Data lines:
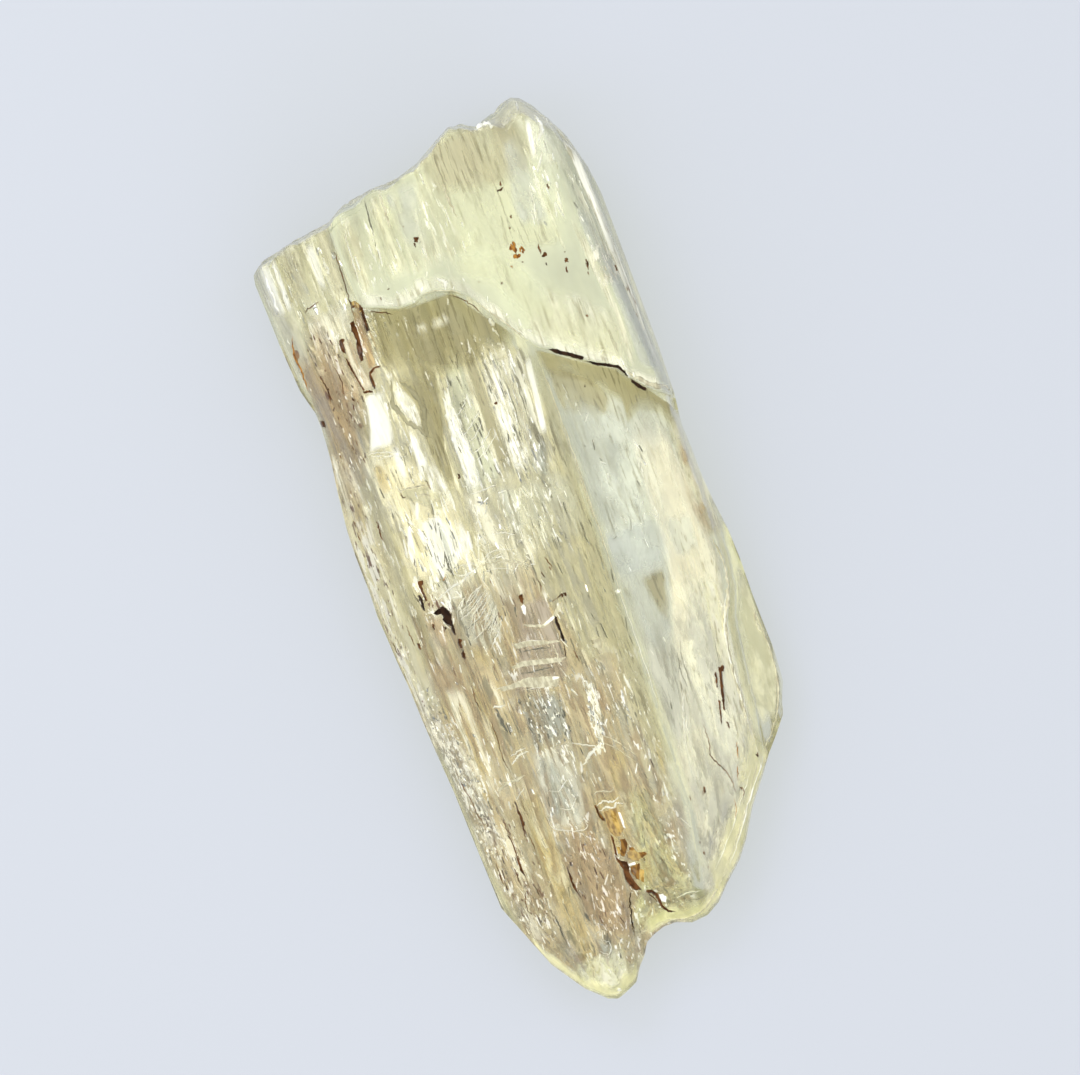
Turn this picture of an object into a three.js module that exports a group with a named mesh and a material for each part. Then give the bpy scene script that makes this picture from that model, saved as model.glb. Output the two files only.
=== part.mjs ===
// A natural spodumene crystal, pale yellow-green and see-through, lying on its broad back face.
//
// Units are millimetres. +Z is up, +Y runs along the crystal's c axis towards its wide broken end, and the
// origin is at the middle of the bounding box, on the face that the crystal rests on.
//
// The crystal is one flattened prism, grown as a single piece. Its front has two levels: an upper slab at
// the wide end, and below the slab's wavy broken edge a lower face, where a cleavage layer has come away.
// Ribs and flutes run along c. The back is a flat cleavage face between two sloping prism faces.
//
// The surface is a grid of columns that run along c and rows that run across. `across` names a column: it
// goes from -HALF_WIDTH at the left edge to HALF_WIDTH at the right one, whatever the real width at that
// row. The columns stand on the creases of the ribs, and two of the rows follow the slab's broken edge.
import * as THREE from "three";
import { mergeVertices } from "three/addons/utils/BufferGeometryUtils.js";

// ---------------------------------------------------------------- driving dimensions

const HALF_WIDTH = 12;
const REST_LEVEL = 0; // the flat of the back, which the crystal lies on
const STEP_RUN = 0.06; // the slab's broken edge is nearly a vertical wall, and this is how far it runs out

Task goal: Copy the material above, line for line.

Response for this exercise:
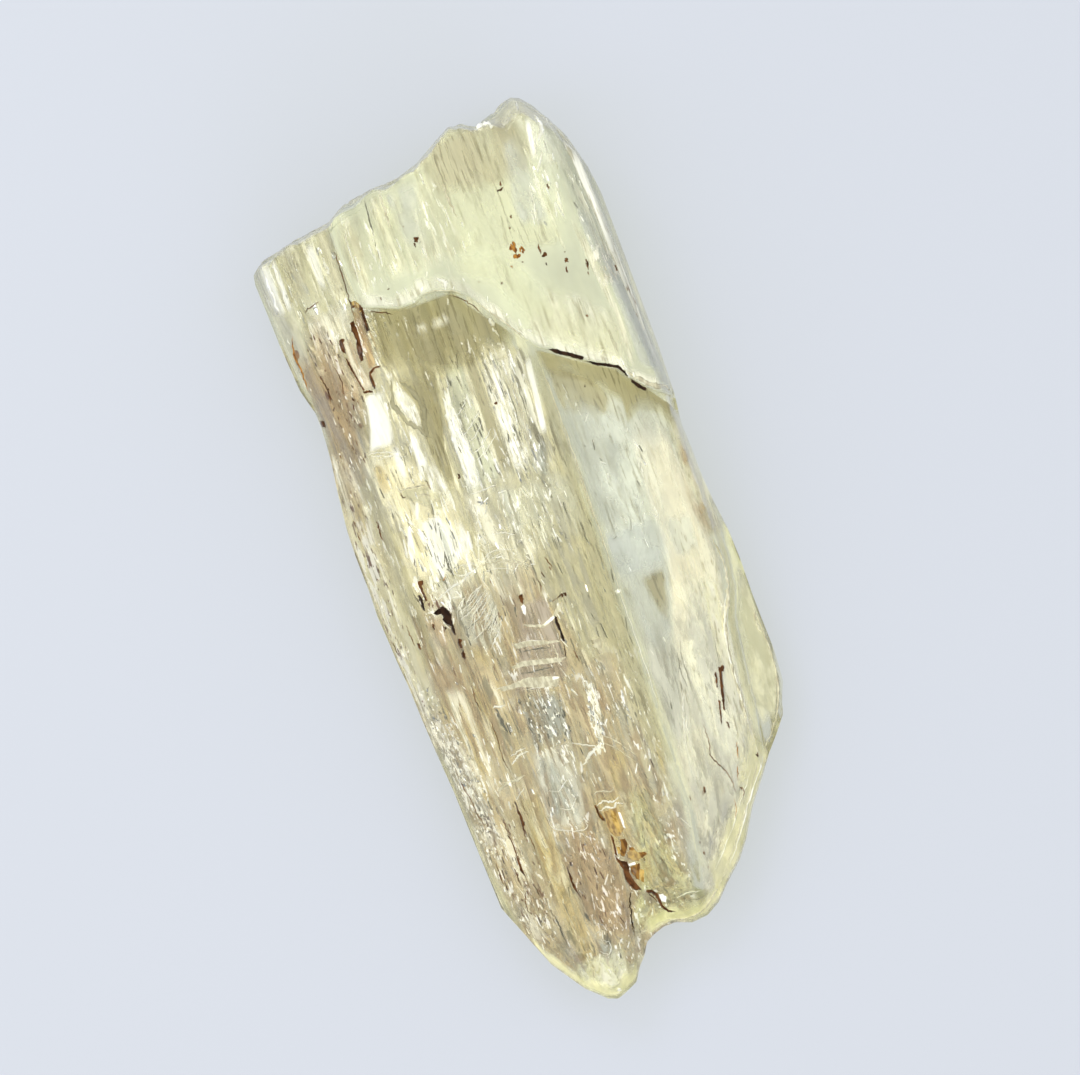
Turn this picture of an object into a three.js module that exports a group with a named mesh and a material for each part. Then give the bpy scene script that makes this picture from that model, saved as model.glb. Output the two files only.
=== part.mjs ===
// A natural spodumene crystal, pale yellow-green and see-through, lying on its broad back face.
//
// Units are millimetres. +Z is up, +Y runs along the crystal's c axis towards its wide broken end, and the
// origin is at the middle of the bounding box, on the face that the crystal rests on.
//
// The crystal is one flattened prism, grown as a single piece. Its front has two levels: an upper slab at
// the wide end, and below the slab's wavy broken edge a lower face, where a cleavage layer has come away.
// Ribs and flutes run along c. The back is a flat cleavage face between two sloping prism faces.
//
// The surface is a grid of columns that run along c and rows that run across. `across` names a column: it
// goes from -HALF_WIDTH at the left edge to HALF_WIDTH at the right one, whatever the real width at that
// row. The columns stand on the creases of the ribs, and two of the rows follow the slab's broken edge.
import * as THREE from "three";
import { mergeVertices } from "three/addons/utils/BufferGeometryUtils.js";

// ---------------------------------------------------------------- driving dimensions

const HALF_WIDTH = 12;
const REST_LEVEL = 0; // the flat of the back, which the crystal lies on
const STEP_RUN = 0.06; // the slab's broken edge is nearly a vertical wall, and this is how far it runs out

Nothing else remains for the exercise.